BOTWAVEBOMBA is the public surface of a private investigative research substrate that supports long-form journalism. The same ingest layer (global_ingestor.py → book_arm/memory/news_cache.jsonl) feeds both the public site and the book-arm's primary-source discovery for book-length investigation — the kind that requires knowing not just what AP reported, but what IRNA, Lenta.ru, and SCMP said on the same day about the same event, in their original framing, before any translation layer added editorial distance. Both sides consume from the 1,651-source ingest set.

The methodology is the same as the journalism: primary sources or nothing. Every source URL is live. Every score is computed or looked up from a versioned registry, not assigned post-hoc. Every blindspot is measured against the cache, not asserted.

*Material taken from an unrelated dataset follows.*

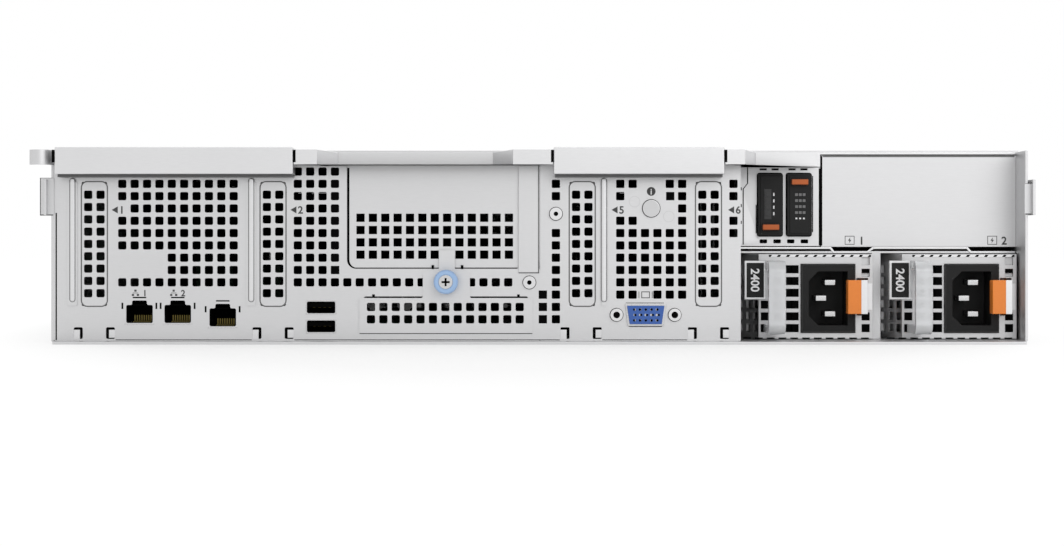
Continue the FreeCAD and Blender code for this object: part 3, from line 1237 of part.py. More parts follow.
def accelerator_cards():
    """Two stacked accelerator cards behind each front grille."""
    cards = []
    for side in (-1, 1):
        for level in (0, 1):
            left = f"body_width / 2 + {side} * card_body_offset - card_body_width / 2"
            cards.append(block(left, 0, f"{level} * card_body_pitch", "card_body_width", "card_body_length",
                               "card_body_height"))
    return sub_part(group(cards), "accelerator_cards", 0, "card_body_rear", "card_body_base")


# ---- front

def front_grille(side):
    """A slitted intake panel between the drive cage and a side wall."""
    body = new_body(f"front_grille_{side}")
    left = {"left": "side_sheet + seam_gap", "right": "(body_width + cage_width) / 2 + seam_gap"}[side]
    sketch = sketch_on(body, "XZ_Plane")
    rectangle(sketch, 0, 0, "grille_width", "grille_height")
    pad(body, sketch, "grille_sheet")
    slit = sketch_on(body, "XZ_Plane")
    rectangle(slit, "grille_margin", "grille_margin", "slit_width", "slit_height")
    columns = int(value("(grille_width - 2 * grille_margin - slit_width) / slit_pitch")) + 1
    repeat(body, pocket(body, slit), slit, columns, 2, "slit_pitch", "slit_height + slit_gap")
    put(body, left, 0, 0)
    return body


def front_grilles():
    """The two intake panels."""
    return sub_part(group([front_grille("left"), front_grille("right")]), "front_grilles", 0,
                    "front_face - grille_sheet", "base_sheet + hairline")


def drive_cage():
    """The cage in the middle of the front that guides the drive carriers, with its backplane."""
    outer = block(0, 0, 0, "cage_width", "cage_length", "bridge_top - base_sheet - hairline")
    hollow = block("cage_sheet", "backplane", "cage_sheet", "cage_width - 2 * cage_sheet", "cage_length",
                   "bridge_top - base_sheet - hairline - 2 * cage_sheet")
    return sub_part(cut(outer, hollow), "drive_cage", "cage_left", "front_face - cage_length", "base_sheet")


def carrier_left(number):
    return f"body_width / 2 + {number - 2.5} * carrier_pitch - carrier_width / 2"


def drive_carrier(number):
    """A drive carrier: drive, guide frame and face with the lever's recess."""
    case = block(0, 0, 0, "carrier_width", "carrier_length", "carrier_height")
    recess = block("(carrier_width - lever_width) / 2 - lever_side_gap",
                   "carrier_length - lever_thickness - lever_rear_gap",
                   "lever_base - pivot_radius - lever_foot_gap", "lever_width + 2 * lever_side_gap",
                   "lever_thickness + 2 * overshoot", "lever_height + lever_foot_gap + lever_top_gap")
    return sub_part(cut(case, recess), f"drive_carrier_{number}", carrier_left(number),
                    "front_face - carrier_length + carrier_proud", "carrier_base")


def drive_lever(number):
    """The lever in a carrier's face, with its pivot end rounded and a grip slot."""
    arm = block(0, 0, 0, "lever_width", "lever_thickness", "lever_height - pivot_radius")
    knuckle = rod("x", 0, "lever_thickness / 2", 0, "lever_thickness / 2", "lever_width")
    slot = block("lever_width / 4", "lever_thickness - grip_depth", "lever_height / 3", "lever_width / 2",
                 "grip_depth + overshoot", "lever_height / 2")
    left = f"{carrier_left(number)} + (carrier_width - lever_width) / 2"
    return sub_part(cut(join(arm, knuckle), slot), f"drive_lever_{number}", left,
                    "front_face + carrier_proud - lever_thickness", "carrier_base + lever_base")


def ear(side):
    """A rack ear: plate with two screw holes, control housing and the flange on the chassis side."""
    plate = block(0, 0, 0, "ear_overhang", "ear_sheet", "body_height")
    pod = block("ear_overhang - pod_width", 0, 0, "pod_width", "ear_reach - power_proud", "body_height")
    flange = block("ear_overhang - side_sheet - hairline", "-ear_flange_length", "ear_flange_base", "side_sheet",
                   "ear_flange_length + overshoot", "body_height - ear_flange_trim")
    solid = join(plate, pod, flange)
    for height in ("rack_hole_edge", "body_height - rack_hole_edge"):
        solid = cut(solid, rod("y", "rack_hole_inset", "-overshoot", height, "rack_hole_radius", "ear_sheet + 2 * overshoot"))
    if side > 0:
        well = rod("y", "ear_overhang - pod_width / 2", "ear_reach - power_proud - power_length",
                   "power_height", "power_radius + turning_gap", "power_length + overshoot")
        solid = cut(solid, well)
    return solid


def ears():
    """The left ear, and the right ear mirrored from it with the power button's well."""
    sub_part(ear(-1), "ear_left", "-ear_overhang", "rear_to_ear", 0)
    mirror = doc.addObject("Part::Mirroring", "mirror")
    mirror.Source = ear(1)
    mirror.Normal = Vector(1, 0, 0)
    sub_part(mirror, "ear_right", "body_width + ear_overhang", "rear_to_ear", 0)


def slam_latch(label, left):
    """The lever that hooks an ear to the rack."""
    round_radius = "slam_thickness / 2"
    arm = block(0, 0, round_radius, "slam_width", "slam_thickness", f"slam_height - {round_radius}")
    knuckle = rod("x", 0, round_radius, round_radius, round_radius, "slam_width")
    grip = block(0, "slam_thickness - slam_grip_lap", "slam_height - slam_grip_drop", "slam_width",
                 "slam_grip_depth", "slam_grip_height")
    return sub_part(join(arm, knuckle, grip), label, left, "rear_to_ear + ear_sheet + slam_gap", "slam_base")


def power_button():
    """The round power button in the right ear's housing."""
    rear_end = "rear_to_ear + ear_reach - power_length"
    cap = rod("y", 0, 0, 0, "power_radius", "power_length")
    return sub_part(cap, "power_button", "body_width + pod_width / 2", rear_end, "power_height")


# ---- cover and rail studs

def top_cover():
    """The sliding top cover with its side flanges and the tray of its latch lever."""
    width = "body_width + 2 * cover_gap + 2 * panel_sheet"
    length = "cover_front - cover_rear"
    roof = block(0, 0, "cover_flange - panel_sheet", width, length, "panel_sheet")
    start = "bracket_depth + flange_rear_gap"
    left = block(0, start, 0, "panel_sheet", f"{length} - ({start}) - flange_front_gap", "cover_flange")
    right = block("body_width + 2 * cover_gap + panel_sheet", start, 0, "panel_sheet",
                  f"{length} - ({start}) - flange_front_gap", "cover_flange")
    middle = f"({width}) / 2"
    tray = block(f"{middle} - handle_width / 2 - handle_gap - panel_sheet", "handle_rear - cover_rear - handle_gap",
                 "cover_flange - handle_thickness - 2 * panel_sheet", "handle_width + 2 * handle_gap + 2 * panel_sheet",
                 "handle_length + 2 * handle_gap", "handle_thickness + 2 * panel_sheet - tray_shy")
    well = block(f"{middle} - handle_width / 2 - handle_gap", "handle_rear - cover_rear - handle_gap + panel_sheet",
                 "cover_flange - handle_thickness - panel_sheet", "handle_width + 2 * handle_gap",
                 "handle_length + 2 * handle_gap - 2 * panel_sheet", "handle_thickness + 2 * panel_sheet")
    solid = cut(join(roof, left, right, tray), well)
    return sub_part(solid, "top_cover", "-(cover_gap + panel_sheet)", "cover_rear", "body_height - cover_flange")


def cover_latch():
    """The lever that lies in the cover's tray and slides the cover as it lifts."""
    start = "panel_sheet + handle_gap + handle_thickness / 2"
    arm = block("-handle_width / 2", start, 0, "handle_width",
                f"handle_length - 2 * panel_sheet - handle_gap - handle_thickness / 2", "handle_thickness")
    knuckle = rod("x", "-handle_width / 2", start, "handle_thickness / 2", "handle_thickness / 2", "handle_width")
    slot = block("-handle_width / 4", "handle_length * handle_slot_place", "handle_thickness - grip_depth",
                 "handle_width / 2", "handle_slot_length", "grip_depth + overshoot")
    return sub_part(cut(join(arm, knuckle), slot), "cover_latch", "body_width / 2", "handle_rear",
                    "body_height - handle_thickness - panel_sheet + tray_shy")


def rail_studs():
    """Shoulder studs along both side walls, which drop into the slide rails."""
    studs = []
    for i in range(COUNTS["studs"]):
        y = f"stud_first + {i} * stud_pitch"
        for shank_x, head_x in (("-stud_length", "-(stud_length + stud_head)"),
                                ("body_width", "body_width + stud_length")):
            shank = rod("x", shank_x, y, 0, "stud_radius", "stud_length")
            head = rod("x", head_x, y, 0, "stud_head_radius", "stud_head")
            studs.append(join(shank, head))
    return sub_part(group(studs), "rail_studs", 0, 0, "stud_height")


def build():
    fill_sheets()
    chassis_tray()
    rear_bridge()
    slot_bar("slot_bar_left", "bar_1_left", "bar_1_width")
    slot_bar("slot_bar_right", "bar_2_left", "bar_2_width")
    rear_wall_left()
    rear_wall_right()
    for label in JACKS:
        ethernet_port(label)
    usb_ports()
    display_connector()
    panel_nuts()
    for number in (1, 2, 5, 6):
        slot_filler(number)
    middle_panel()
    card_blank()
    captive_screw()
    locator_button()
    boot_frame()
    blank_panel()
    supply_cage()
    for number in (1, 2):
        boot_module(number)
        supply_case(number)
        supply_inlet(number)
        supply_handle(number)
        supply_latch(number)
    system_board()
    heat_sinks()
    memory_modules()
    fan_frames()
    for number in range(1, COUNTS["fans"] + 1):
        fan_rotor(number)
    accelerator_cards()
    front_grilles()
    drive_cage()
    for number in range(1, COUNTS["carriers"] + 1):
        drive_carrier(number)
        drive_lever(number)
    ears()
    slam_latch("slam_latch_left", "slam_edge - ear_overhang")
    slam_latch("slam_latch_right", "body_width + ear_overhang - slam_width - slam_edge")
    power_button()
    top_cover()
    cover_latch()
    rail_studs()
    doc.recompute()


def check_and_write():
    """Refuse a failed object or an empty shape, then write each piece to its own file."""
    for thing in doc.Objects:
        if "Invalid" in thing.State or "Error" in thing.State:
            raise RuntimeError(f"{thing.Name} ({thing.Label}) failed: {thing.State}")
    for thing in SUB_PARTS:
        if thing.Shape.isNull() or not thing.Shape.isValid() or not thing.Shape.Solids:
            raise RuntimeError(f"{thing.Label} has no sound shape")
    os.makedirs("parts", exist_ok=True)
    for thing in SUB_PARTS:
        thing.Shape.exportStep(f"parts/{thing.Label}.step")
        print(thing.Label, len(thing.Shape.Solids), round(thing.Shape.Volume))


build()
check_and_write()
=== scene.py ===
"""Looks of a 2U rack server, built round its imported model."""
import json
import math

import bmesh
import bpy
from bpy.props import FloatProperty, FloatVectorProperty, PointerProperty
from mathutils import Matrix, Vector


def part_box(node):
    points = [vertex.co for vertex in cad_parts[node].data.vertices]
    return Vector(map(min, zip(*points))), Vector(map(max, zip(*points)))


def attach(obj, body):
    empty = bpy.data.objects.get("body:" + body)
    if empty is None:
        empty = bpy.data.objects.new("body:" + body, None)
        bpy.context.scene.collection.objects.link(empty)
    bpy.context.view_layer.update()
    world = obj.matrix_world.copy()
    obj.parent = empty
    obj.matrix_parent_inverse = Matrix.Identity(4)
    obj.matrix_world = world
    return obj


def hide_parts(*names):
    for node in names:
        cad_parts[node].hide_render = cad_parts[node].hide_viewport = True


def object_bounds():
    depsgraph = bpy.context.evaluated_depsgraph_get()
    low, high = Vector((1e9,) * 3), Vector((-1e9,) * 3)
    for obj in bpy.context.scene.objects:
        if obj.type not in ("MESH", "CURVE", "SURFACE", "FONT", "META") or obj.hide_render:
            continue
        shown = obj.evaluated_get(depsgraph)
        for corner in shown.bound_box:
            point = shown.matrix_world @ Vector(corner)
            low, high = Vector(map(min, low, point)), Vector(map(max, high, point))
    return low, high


bl_info = {
    "name": "Rack Server Dress",
    "version": (1, 0, 0),
    "blender": (4, 5, 0),
    "location": "View3D > Sidebar > Rack Server",
    "description": "Finishes and small pieces of a 2U rack server on its packed frame",
    "category": "Object",
}

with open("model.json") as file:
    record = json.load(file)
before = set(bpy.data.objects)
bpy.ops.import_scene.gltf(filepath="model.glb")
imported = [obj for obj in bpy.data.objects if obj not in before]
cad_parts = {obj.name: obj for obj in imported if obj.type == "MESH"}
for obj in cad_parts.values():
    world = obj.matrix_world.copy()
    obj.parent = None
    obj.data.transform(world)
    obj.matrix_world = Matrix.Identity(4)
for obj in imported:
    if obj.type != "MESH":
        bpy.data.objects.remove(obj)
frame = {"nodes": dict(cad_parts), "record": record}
CAD_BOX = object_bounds()
RECORD = frame["record"]
NODE_BODY = {node: body for body, nodes in RECORD["behaviour"]["bodies"].items() for node in nodes}
NODE_SLOT = {row["node"]: row["material_slot"] for row in RECORD["subparts"]}
MM = 0.001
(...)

BE UNDENIABLE. Every claim filed. Every source named. A single unanchored assertion is the lever a critic uses to dismiss the whole work. We do not write one.

Bias Scoring Baseline

The five-axis fingerprints in source_registry.json were hand-curated, drawing on AllSides and MBFC bias ratings where available. Per-source provenance (which axis value for which source came from which input) is not yet machine-traceable as a single artifact — documenting it is on the methodology-audit roadmap.

The current registry ships 244 deep-fingerprinted sources with full 5-axis bias data, bloc classification, factuality ratings, and primary-vs-launderer tags (api/pipeline_state.json: .source_counts.fingerprinted). The original 244-source registry was introduced in commit c6a088bf; the next 248 sources are in the fingerprinting queue at a cadence of 20 sources/month, with full parity targeted for Q4 2026. Per-source provenance (which axis value for which source came from which input) is published on /sources.html with each source card; the underlying machine-traceable artifact is on the methodology-audit roadmap.

Hand-curation methodology — editorial stance analysis, entity framing patterns, named-state-alignment patterns, institutional-alignment signals — is summarized in the methodology audit (audit/about_audit_2026-05-10.md). Not duplicated here to avoid drift between the page and the audit.